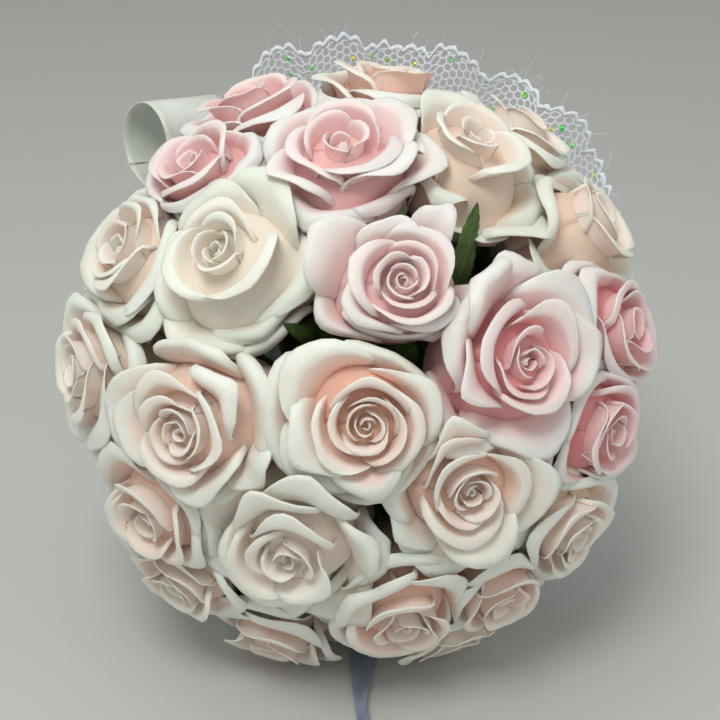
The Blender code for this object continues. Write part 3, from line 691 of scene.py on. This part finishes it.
def leaflet(shell, foot, along, across, long, half_width):
    """A small toothed leaf under a bloom, folded on its midrib and curling down at the tip."""
    lift = across.cross(along)
    made = grid(shell, 4, 14)
    for vert in made:
        u, t = vert.co.x, (vert.co.y + 1) / 2
        outline = math.sin(math.pi * min(t * 0.97 + 0.02, 1) ** 0.8) ** 0.7
        wide = half_width * outline * toothed(u, t, 7)
        bend = -0.22 * wide * (1 - abs(u)) - 0.16 * long * t * t
        vert.co = DOME @ (foot + along * long * t + across * wide * u + lift * bend)
    faces = faces_of(made)
    for face in faces:
        face.material_index = 1
    bmesh.ops.solidify(shell, geom=faces, thickness=LEAF_THICK)


def stem(name, slot, green, leaf_skin):
    """A rose's stem with nodes where leaves were stripped, the green cup, and five sepals."""
    axis = direction(*ROSES[name][:2])
    planes = room_planes(name)
    route = stem_route(axis, BLOOM_BASE - 9 * MM, slot)
    chance = random.Random(name + " stem")
    spin = chance.uniform(0, 6.28)
    knees = [chance.uniform(0.3, 0.8) for _ in range(3)]
    shell = new_shell("blade")

    def place(angle, share):
        way = way_at(route, share)
        side = Vector((0, 1, 0)).cross(way).normalized()
        out = side * math.cos(angle + spin) + way.cross(side) * math.sin(angle + spin)
        wide = STEM_WIDTH / 2 * (1 + 0.05 * noise.noise(Vector((share * 9, spin, 0))))
        wide += sum(0.35 * MM * math.exp(-(((share - knee) / 0.012) ** 2)) for knee in knees)
        return DOME @ (along_path(route, share) + out * wide)

    tube(shell, 12, 40, place)

    def cup(angle, share):
        wide = 2.6 + 3.2 * math.sin(math.pi * min(share * 1.15, 1)) ** 1.5
        rise = -10 * MM + share * 9.2 * MM
        return DOME @ (axis * (BLOOM_BASE + rise) + turned(axis, angle) * wide * MM)

    tube(shell, 14, 7, cup)
    for i in range(SEPALS):
        made = grid(shell, 4, 9, False)
        sepal_angle = spin + 2 * math.pi * i / SEPALS + chance.uniform(-0.15, 0.15)
        length = chance.uniform(20, 27) * MM
        rise = chance.uniform(4.0, 13.0) * MM
        for vert in made:
            u, t = vert.co.x, (vert.co.y + 1) / 2
            wide = 3.2 * MM * (math.sin(math.pi * min(t * 0.9 + 0.16, 1)) ** 0.8) * (1 - 0.5 * t)
            way = turned(axis, sepal_angle)
            reach = 3.6 * MM + length * t
            foot = axis * (BLOOM_BASE - 2.4 * MM + rise * t**3 + 0.8 * MM * u * u)
            reach = min(reach, room(planes, foot, way))
            vert.co = DOME @ (foot + way * reach + axis.cross(way) * wide * u)
        faces = faces_of(made)
        bmesh.ops.solidify(shell, geom=faces, thickness=0.5 * MM)
    for i in range(LEAFLETS):
        leaf_angle = spin + 0.5 + 2 * math.pi / LEAFLETS * i + chance.uniform(-0.2, 0.2)
        out = turned(axis, leaf_angle)
        tilt = chance.uniform(0.05, 0.3) if i % 2 else chance.uniform(0.4, 0.75)
        foot = axis * (BLOOM_BASE - chance.uniform(6.5, 10) * MM) + out * 2.6 * MM
        along = (out + axis * tilt).normalized()
        leaflet(shell, foot, along, axis.cross(out), chance.uniform(27, 34) * MM, chance.uniform(8, 10) * MM)
    node = name.replace("rose", "stem")
    finish_piece(f"green_{name[-2:]}", shell, [green, leaf_skin], [node])


def leaf(name, slot, green):
    """A rose leaf on its stalk, folded a little on its midrib, with saw teeth."""
    polar, round_axis, _, lean_way, lean, half_width = LEAVES[name]
    axis = direction(polar, round_axis)
    lean_axis = turned(axis, math.radians(lean_way))
    across = axis.cross(lean_axis)
    route = stem_route(axis, 66 * MM, slot)
    shell = new_shell("blade")

    def place(angle, share):
        way = way_at(route, share)
        side = (across - way * across.dot(way)).normalized()
        out = side * math.cos(angle) + way.cross(side) * math.sin(angle)
        return DOME @ (along_path(route, share) + out * (2.2 - 1.1 * smooth((share - 0.3) / 0.3)) * MM)

    tube(shell, 8, 30, place)
    back, reach, aside = (9, 21, -4.5) if half_width > 5 else (0.45 * lean, lean, 0)
    teeth = 13 if half_width > 5 else 9
    made = grid(shell, 10, teeth * 4)
    for vert in made:
        u, t = vert.co.x, (vert.co.y + 1) / 2
        outline = math.sin(math.pi * min(t * 0.985 + 0.012, 1) ** 0.85) ** 0.75
        wide = half_width * MM * outline * toothed(u, t, teeth)
        centre = axis * (LEAF_FOOT + (LEAF_TIP - LEAF_FOOT) * t) + lean_axis * (reach * t**1.6 - back) * MM
        centre += across * aside * MM * t
        fold = -0.22 * wide * (1 - abs(u)) + 0.5 * MM * math.sin(t * 14 + u * 2) * abs(u)
        vert.co = DOME @ (centre + across * wide * u + lean_axis * fold)
    faces = faces_of(made)
    bmesh.ops.solidify(shell, geom=faces, thickness=LEAF_THICK)
    finish_piece(name.replace("leaf", "blade"), shell, [green], [name])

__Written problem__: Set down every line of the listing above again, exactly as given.

__Output below__:
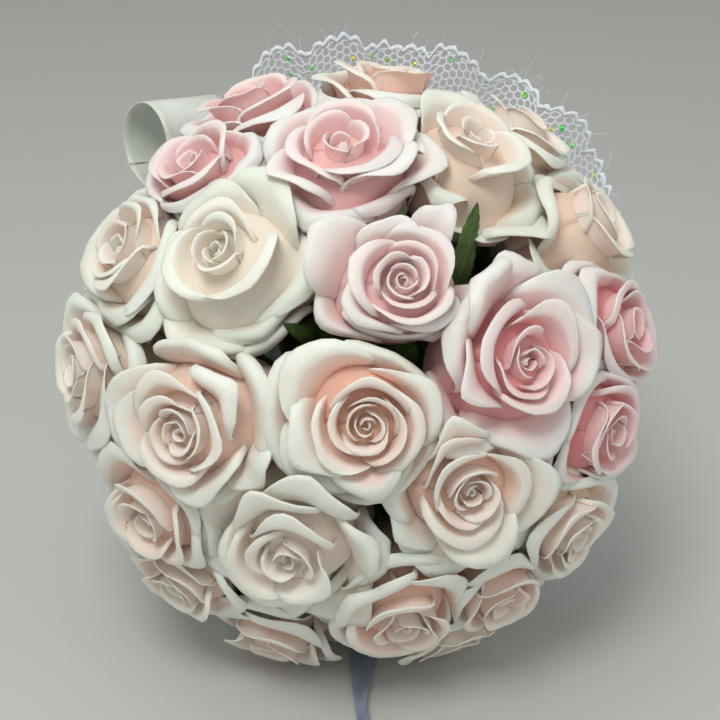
The Blender code for this object continues. Write part 3, from line 691 of scene.py on. This part finishes it.
def leaflet(shell, foot, along, across, long, half_width):
    """A small toothed leaf under a bloom, folded on its midrib and curling down at the tip."""
    lift = across.cross(along)
    made = grid(shell, 4, 14)
    for vert in made:
        u, t = vert.co.x, (vert.co.y + 1) / 2
        outline = math.sin(math.pi * min(t * 0.97 + 0.02, 1) ** 0.8) ** 0.7
        wide = half_width * outline * toothed(u, t, 7)
        bend = -0.22 * wide * (1 - abs(u)) - 0.16 * long * t * t
        vert.co = DOME @ (foot + along * long * t + across * wide * u + lift * bend)
    faces = faces_of(made)
    for face in faces:
        face.material_index = 1
    bmesh.ops.solidify(shell, geom=faces, thickness=LEAF_THICK)


def stem(name, slot, green, leaf_skin):
    """A rose's stem with nodes where leaves were stripped, the green cup, and five sepals."""
    axis = direction(*ROSES[name][:2])
    planes = room_planes(name)
    route = stem_route(axis, BLOOM_BASE - 9 * MM, slot)
    chance = random.Random(name + " stem")
    spin = chance.uniform(0, 6.28)
    knees = [chance.uniform(0.3, 0.8) for _ in range(3)]
    shell = new_shell("blade")

    def place(angle, share):
        way = way_at(route, share)
        side = Vector((0, 1, 0)).cross(way).normalized()
        out = side * math.cos(angle + spin) + way.cross(side) * math.sin(angle + spin)
        wide = STEM_WIDTH / 2 * (1 + 0.05 * noise.noise(Vector((share * 9, spin, 0))))
        wide += sum(0.35 * MM * math.exp(-(((share - knee) / 0.012) ** 2)) for knee in knees)
        return DOME @ (along_path(route, share) + out * wide)

    tube(shell, 12, 40, place)

    def cup(angle, share):
        wide = 2.6 + 3.2 * math.sin(math.pi * min(share * 1.15, 1)) ** 1.5
        rise = -10 * MM + share * 9.2 * MM
        return DOME @ (axis * (BLOOM_BASE + rise) + turned(axis, angle) * wide * MM)

    tube(shell, 14, 7, cup)
    for i in range(SEPALS):
        made = grid(shell, 4, 9, False)
        sepal_angle = spin + 2 * math.pi * i / SEPALS + chance.uniform(-0.15, 0.15)
        length = chance.uniform(20, 27) * MM
        rise = chance.uniform(4.0, 13.0) * MM
        for vert in made:
            u, t = vert.co.x, (vert.co.y + 1) / 2
            wide = 3.2 * MM * (math.sin(math.pi * min(t * 0.9 + 0.16, 1)) ** 0.8) * (1 - 0.5 * t)
            way = turned(axis, sepal_angle)
            reach = 3.6 * MM + length * t
            foot = axis * (BLOOM_BASE - 2.4 * MM + rise * t**3 + 0.8 * MM * u * u)
            reach = min(reach, room(planes, foot, way))
            vert.co = DOME @ (foot + way * reach + axis.cross(way) * wide * u)
        faces = faces_of(made)
        bmesh.ops.solidify(shell, geom=faces, thickness=0.5 * MM)
    for i in range(LEAFLETS):
        leaf_angle = spin + 0.5 + 2 * math.pi / LEAFLETS * i + chance.uniform(-0.2, 0.2)
        out = turned(axis, leaf_angle)
        tilt = chance.uniform(0.05, 0.3) if i % 2 else chance.uniform(0.4, 0.75)
        foot = axis * (BLOOM_BASE - chance.uniform(6.5, 10) * MM) + out * 2.6 * MM
        along = (out + axis * tilt).normalized()
        leaflet(shell, foot, along, axis.cross(out), chance.uniform(27, 34) * MM, chance.uniform(8, 10) * MM)
    node = name.replace("rose", "stem")
    finish_piece(f"green_{name[-2:]}", shell, [green, leaf_skin], [node])


def leaf(name, slot, green):
    """A rose leaf on its stalk, folded a little on its midrib, with saw teeth."""
    polar, round_axis, _, lean_way, lean, half_width = LEAVES[name]
    axis = direction(polar, round_axis)
    lean_axis = turned(axis, math.radians(lean_way))
    across = axis.cross(lean_axis)
    route = stem_route(axis, 66 * MM, slot)
    shell = new_shell("blade")

    def place(angle, share):
        way = way_at(route, share)
        side = (across - way * across.dot(way)).normalized()
        out = side * math.cos(angle) + way.cross(side) * math.sin(angle)
        return DOME @ (along_path(route, share) + out * (2.2 - 1.1 * smooth((share - 0.3) / 0.3)) * MM)

    tube(shell, 8, 30, place)
    back, reach, aside = (9, 21, -4.5) if half_width > 5 else (0.45 * lean, lean, 0)
    teeth = 13 if half_width > 5 else 9
    made = grid(shell, 10, teeth * 4)
    for vert in made:
        u, t = vert.co.x, (vert.co.y + 1) / 2
        outline = math.sin(math.pi * min(t * 0.985 + 0.012, 1) ** 0.85) ** 0.75
        wide = half_width * MM * outline * toothed(u, t, teeth)
        centre = axis * (LEAF_FOOT + (LEAF_TIP - LEAF_FOOT) * t) + lean_axis * (reach * t**1.6 - back) * MM
        centre += across * aside * MM * t
        fold = -0.22 * wide * (1 - abs(u)) + 0.5 * MM * math.sin(t * 14 + u * 2) * abs(u)
        vert.co = DOME @ (centre + across * wide * u + lean_axis * fold)
    faces = faces_of(made)
    bmesh.ops.solidify(shell, geom=faces, thickness=LEAF_THICK)
    finish_piece(name.replace("leaf", "blade"), shell, [green], [name])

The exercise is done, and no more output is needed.